Fremont ethanol plant has twist

6/28/2007
BY HOMER BRICKEY
BLADE SENIOR BUSINESS WRITER
The owner of a big share in the plant to be built in Fremont will be a cooperative of sugar-beet growers.
The owner of a big share in the plant to be built in Fremont will be a cooperative of sugar-beet growers.

FREMONT - A $109 million ethanol plant planned on the site of a former sugar-beet processing factory in Fremont is unusual in that the owner of a big chunk of the plant will be a cooperative of sugar-beet growers who are, in effect, financing a facility that will benefit corn farmers.

The proposed Ohio Renewable Fuels LLC plant, scheduled to begin production in 2009, is designed to pump out 50 million gallons of the alternative fuel annually, using corn as the raw material. Although some ethanol is produced from sugar beets, industry experts and the U.S. Department of Agriculture say corn ethanol is more profitable.

The venture is good news for Fremont, especially because it brings new life to a largely unused facility that once employed hundreds.

"We're excited about it," Michael Jay, Fremont's economic development director, said yesterday. "We've got [a new tenant for] a facility that's not producing a product like it once did. And they will use a lot of water, which is good for the city, and they will pay taxes."

Officials of Michigan Sugar Co., of Bay City, did not respond to Blade requests for information. The cooperative has nearly 1,300 growers who will own up to 20 percent of the ethanol plant.

These plants make a vehicle-fuel mix of ethanol and petroleum, much of it having 85 percent ethanol and known as E85, which can be used in a variety of cars and sport utility vehicles.

It is cheaper than regular gasoline but gets gasoline but gets poorer mileage.

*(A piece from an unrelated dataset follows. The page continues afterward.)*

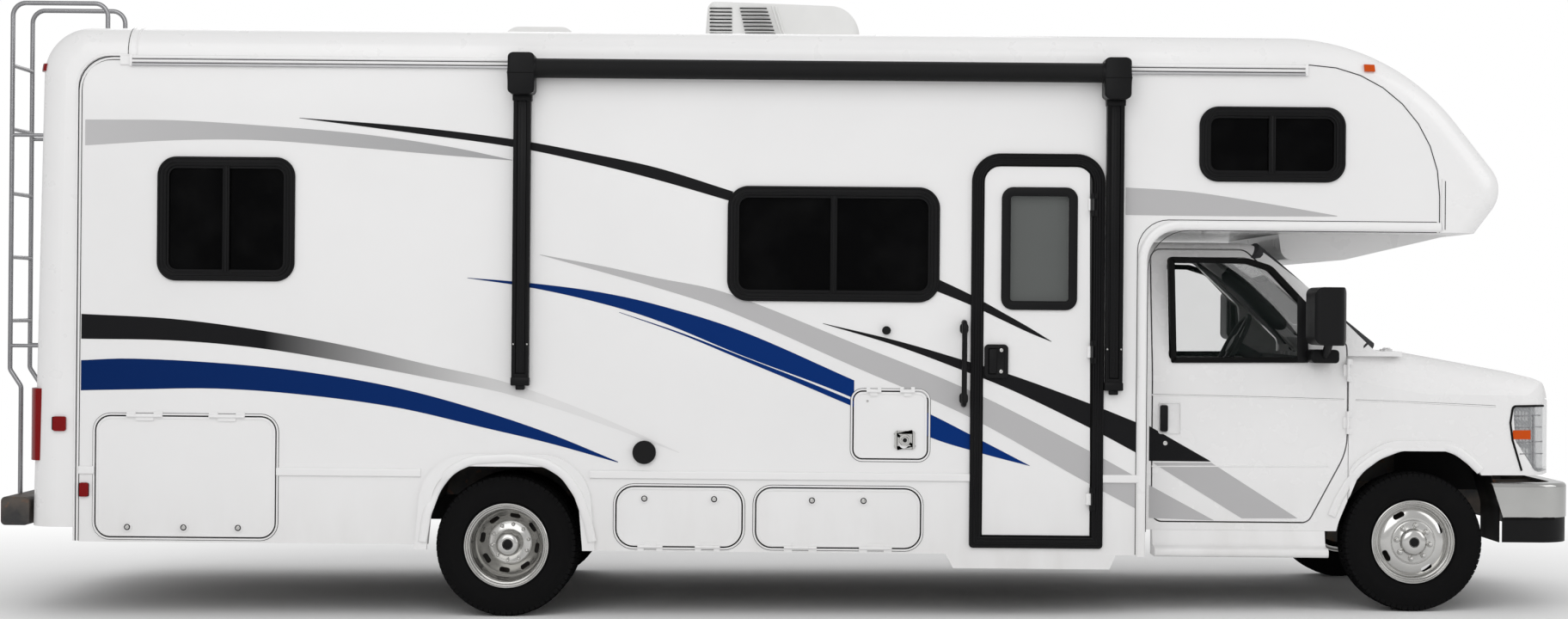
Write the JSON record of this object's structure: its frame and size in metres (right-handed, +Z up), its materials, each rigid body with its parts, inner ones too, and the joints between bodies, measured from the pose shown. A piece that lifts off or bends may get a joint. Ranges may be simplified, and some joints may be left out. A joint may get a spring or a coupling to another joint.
{
  "type": "motorhome",
  "caption": "Cab-over motorhome on a van chassis with a bunk over the cab, dual rear wheels, lockers, an awning and a rear ladder.",
  "frame": {"origin": "on the ground at the centre of the bounding box", "axes": "+X forwards to the nose, +Y to the vehicle's left, +Z up"},
  "size_m": [8.4096, 2.84, 3.3386],
  "materials": {
    "white_metal": "gloss white enamel on aluminium sheet",
    "cab_paint": "gloss white body paint",
    "gel_coat": "gloss white gel coat on glass fibre",
    "white_plastic": "moulded white",
    "black_plastic": "moulded black",
    "dark_plastic": "grained dark grey",
    "black_frame": "satin black",
    "tinted_glass": "tinted",
    "lamp_lens": "clear lens",
    "red_lens": "red lens",
    "amber_lens": "amber lens",
    "chrome_plate": "polished",
    "bright_steel": "polished stainless",
    "dark_steel": "black chassis paint",
    "cast_metal": "as cast",
    "alloy": "plain",
    "tyre_rubber": "black rubber",
    "seat_cloth": "woven",
    "awning_cloth": "black vinyl cover"
  },
  "bodies": {
    "motorhome": {"amber_lamps": "amber_lens", "awning_arms": "black_frame", "awning_roll": "awning_cloth", "body_mouldings": "white_metal", "cab_shell": "cab_paint", "cockpit": "dark_plastic", "engine_block": "cast_metal", "exhaust": "cast_metal", "frame_rails": "dark_steel", "front_axle": "dark_steel", "front_bumper": "chrome_plate", "front_fenders": "cab_paint", "fuel_tank": "dark_steel", "grille": "chrome_plate", "headlamps": "lamp_lens", "house_floor": "dark_steel", "ladder": "bright_steel", "locker_boxes": "dark_steel", "nose_cap": "gel_coat", "propeller_shaft": "dark_steel", "radiator": "alloy", "rear_axle": "cast_metal", "rear_bumper": "dark_steel", "rear_cap": "gel_coat", "red_lamps": "red_lens", "roof": "gel_coat", "roof_units": "white_plastic", "running_boards": "white_metal", "seats": "seat_cloth", "side_fittings": "black_plastic", "splash_guards": "black_plastic", "springs": "dark_steel", "wall_left": "white_metal", "wall_right": "white_metal", "window_frames": "black_frame", "window_glass": "tinted_glass", "windshield": "tinted_glass"},
    "knuckle_left": {"knuckle_left": "cast_metal"},
    "knuckle_right": {"knuckle_right": "cast_metal"},
    "front_wheel_left": {"front_wheel_left": "bright_steel", "front_tyre_left": "tyre_rubber"},
    "front_wheel_right": {"front_wheel_right": "bright_steel", "front_tyre_right": "tyre_rubber"},
    "rear_wheels_left": {"rear_wheels_left": "bright_steel", "rear_tyres_left": "tyre_rubber"},
    "rear_wheels_right": {"rear_wheels_right": "bright_steel", "rear_tyres_right": "tyre_rubber"},
    "cab_door_left": {"cab_door_left": "cab_paint", "cab_door_glass_left": "tinted_glass", "mirror_left": "black_plastic"},
    "cab_door_right": {"cab_door_right": "cab_paint", "cab_door_glass_right": "tinted_glass", "mirror_right": "black_plastic"},
    "hood": {"hood": "cab_paint"},
    "entry_door": {"entry_door": "white_metal", "entry_door_glass": "tinted_glass"},
    "trunk_door": {"trunk_door": "white_metal"},
    "rear_locker_door": {"rear_locker_door": "white_metal"},
    "front_locker_door": {"front_locker_door": "white_metal"},
    "utility_door": {"utility_door": "white_metal"}
  },
  "joints": [
    {"name": "steer_left", "type": "hinge", "parent": "motorhome", "child": "knuckle_left", "pos_m": [3.332, 0.74, 0.372], "axis": [0, 0, 1], "range_deg": [-30, 30]},
    {"name": "steer_right", "type": "hinge", "parent": "motorhome", "child": "knuckle_right", "pos_m": [3.332, -0.74, 0.372], "axis": [0, 0, 1], "range_deg": [-30, 30]},
    {"name": "spin_front_left", "type": "hinge", "parent": "knuckle_left", "child": "front_wheel_left", "pos_m": [3.332, 0.876, 0.372], "axis": [0, 1, 0], "continuous": true},
    {"name": "spin_front_right", "type": "hinge", "parent": "knuckle_right", "child": "front_wheel_right", "pos_m": [3.332, -0.876, 0.372], "axis": [0, 1, 0], "continuous": true},
    {"name": "spin_rear_left", "type": "hinge", "parent": "motorhome", "child": "rear_wheels_left", "pos_m": [-1.494, 0.9425, 0.372], "axis": [0, 1, 0], "continuous": true},
    {"name": "spin_rear_right", "type": "hinge", "parent": "motorhome", "child": "rear_wheels_right", "pos_m": [-1.494, -0.9425, 0.372], "axis": [0, 1, 0], "continuous": true},
    {"name": "open_cab_door_left", "type": "hinge", "parent": "motorhome", "child": "cab_door_left", "pos_m": [2.97497, 1.0083, 1.15103], "axis": [-0.0087, 0, -1], "range_deg": [0, 65]},
    {"name": "open_cab_door_right", "type": "hinge", "parent": "motorhome", "child": "cab_door_right", "pos_m": [2.97497, -1.0083, 1.15103], "axis": [0.0087, 0, 1], "range_deg": [0, 65]},
    {"name": "open_hood", "type": "hinge", "parent": "motorhome", "child": "hood", "pos_m": [3.27513, 0, 1.39772], "axis": [0, -1, 0], "range_deg": [0, 50]},
    {"name": "open_entry_door", "type": "hinge", "parent": "motorhome", "child": "entry_door", "pos_m": [1.57803, -1.2703, 1.39323], "axis": [0.0087, 0, 1], "range_deg": [0, 90]},
    {"name": "open_trunk_door", "type": "hinge", "parent": "motorhome", "child": "trunk_door", "pos_m": [-3.16209, -1.2583, 1.05658], "axis": [-1, 0, 0.0087], "range_deg": [0, 90]},
    {"name": "open_utility_door", "type": "hinge", "parent": "motorhome", "child": "utility_door", "pos_m": [0.52618, -1.2583, 1.1864], "axis": [-1, 0, 0.0087], "range_deg": [0, 90]},
    {"name": "open_rear_locker", "type": "hinge", "parent": "motorhome", "child": "rear_locker_door", "pos_m": [-0.58296, -1.2583, 0.37305], "axis": [1, 0, -0.0087], "range_deg": [0, 90]},
    {"name": "open_front_locker", "type": "hinge", "parent": "motorhome", "child": "front_locker_door", "pos_m": [0.24952, -1.2583, 0.36679], "axis": [1, 0, -0.0087], "range_deg": [0, 90]}
  ],
  "couplings": [
    {"joint": "steer_right", "follows": "steer_left", "ratio": 1}
  ]
}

Ohio's Department of Development said the Fremont project includes an investment of $8 million for land and building acquisition and $79 million for construction, machinery, and equipment.

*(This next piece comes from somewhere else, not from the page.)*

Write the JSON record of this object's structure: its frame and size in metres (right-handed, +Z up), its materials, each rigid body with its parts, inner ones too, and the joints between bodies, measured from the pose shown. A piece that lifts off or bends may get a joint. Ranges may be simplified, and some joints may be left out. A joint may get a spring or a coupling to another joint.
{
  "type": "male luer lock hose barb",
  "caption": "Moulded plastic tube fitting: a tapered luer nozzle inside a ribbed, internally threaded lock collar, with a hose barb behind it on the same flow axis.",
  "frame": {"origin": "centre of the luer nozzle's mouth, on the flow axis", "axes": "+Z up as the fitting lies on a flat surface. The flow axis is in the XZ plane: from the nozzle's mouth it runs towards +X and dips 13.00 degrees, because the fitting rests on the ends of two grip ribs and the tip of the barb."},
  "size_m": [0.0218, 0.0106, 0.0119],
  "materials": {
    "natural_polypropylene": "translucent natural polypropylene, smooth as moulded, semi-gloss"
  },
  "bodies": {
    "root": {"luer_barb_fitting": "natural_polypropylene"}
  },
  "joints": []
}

In addition, the agency said, the newly formed firm will invest $21.7 million in design, administrative, and other costs involved in renovating a 100,000-square-foot facility.

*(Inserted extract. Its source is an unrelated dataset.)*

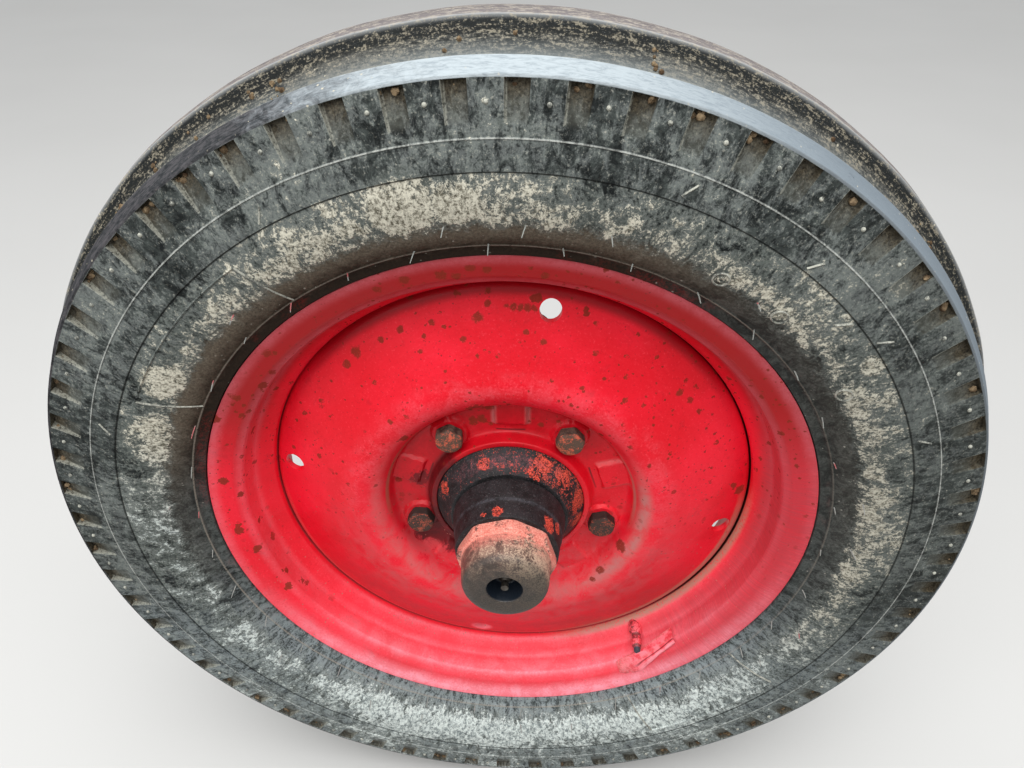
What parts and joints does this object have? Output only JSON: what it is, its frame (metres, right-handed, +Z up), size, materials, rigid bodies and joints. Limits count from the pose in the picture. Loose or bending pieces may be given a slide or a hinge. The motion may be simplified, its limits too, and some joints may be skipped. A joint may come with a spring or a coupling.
{
  "type": "tractor front wheel on its stub axle",
  "caption": "Tractor front wheel with a ribbed tyre on a pressed disc wheel, bolted to a hub that turns on a forged stub axle with an upright kingpin.",
  "frame": {"origin": "on the kingpin's axis, at the top of the thrust washer that the axle beam rests on", "axes": "+Z up along the kingpin, -Y out through the wheel's outer side along the wheel's axis"},
  "size_m": [0.6886, 0.277, 0.6886],
  "materials": {
    "tyre": "worn, dusty",
    "red_paint": "satin, chalky edges",
    "greasy_iron": "greasy",
    "worn_cap": "worn through",
    "rusty_bolt": "rusty",
    "worn_steel": "worn",
    "forged_steel": "greasy, worn paint",
    "seal_rubber": "matte"
  },
  "bodies": {
    "stub_axle": {"stub_axle": "forged_steel", "thrust_washer": "worn_steel"},
    "wheel": {"tyre": "tyre", "rim": "red_paint", "disc": "red_paint", "hub": "greasy_iron", "hub_cap": "worn_cap", "cap_grease_nipple": "worn_steel", "wheel_bolt_1": "rusty_bolt", "wheel_bolt_2": "rusty_bolt", "wheel_bolt_3": "rusty_bolt", "wheel_bolt_4": "rusty_bolt", "wheel_bolt_5": "rusty_bolt", "outer_bearing": "worn_steel", "inner_bearing": "worn_steel", "hub_seal": "seal_rubber", "valve_stem": "seal_rubber", "valve_guard": "red_paint"}
  },
  "joints": [
    {"name": "wheel_spin", "type": "hinge", "parent": "stub_axle", "child": "wheel", "pos_m": [0, -0.126, -0.062], "axis": [0, 1, 0], "continuous": true}
  ]
}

It is to have 37 jobs paying an average of $13 an hour.

The site, which has been used until recently for packaging sugar, has been partially cleared, but more work is needed before construction can begin.

Perhaps the biggest hurdle, though, is financing.

The owners plan to finance 80 percent of the costs, or $87 million, through selling stock to private investors.

Michigan Sugar has hired Fagen Inc., of Granite Falls, Minn., as the contractor.

Fagen has built dozens of such plants around the country.

Michigan Sugar, which dates to 1906, said it is the largest sugar-beet processor east of the Mississippi River and the nation's fourth largest.

It acquired the Fremont plant in the mid-1980s and quit processing sugar in 1996, at which time the plant employed 138 full-time and up to 300 seasonal employees.

Contact Homer Brickey at:

homerbrickey@theblade.com

or 419-724-6129.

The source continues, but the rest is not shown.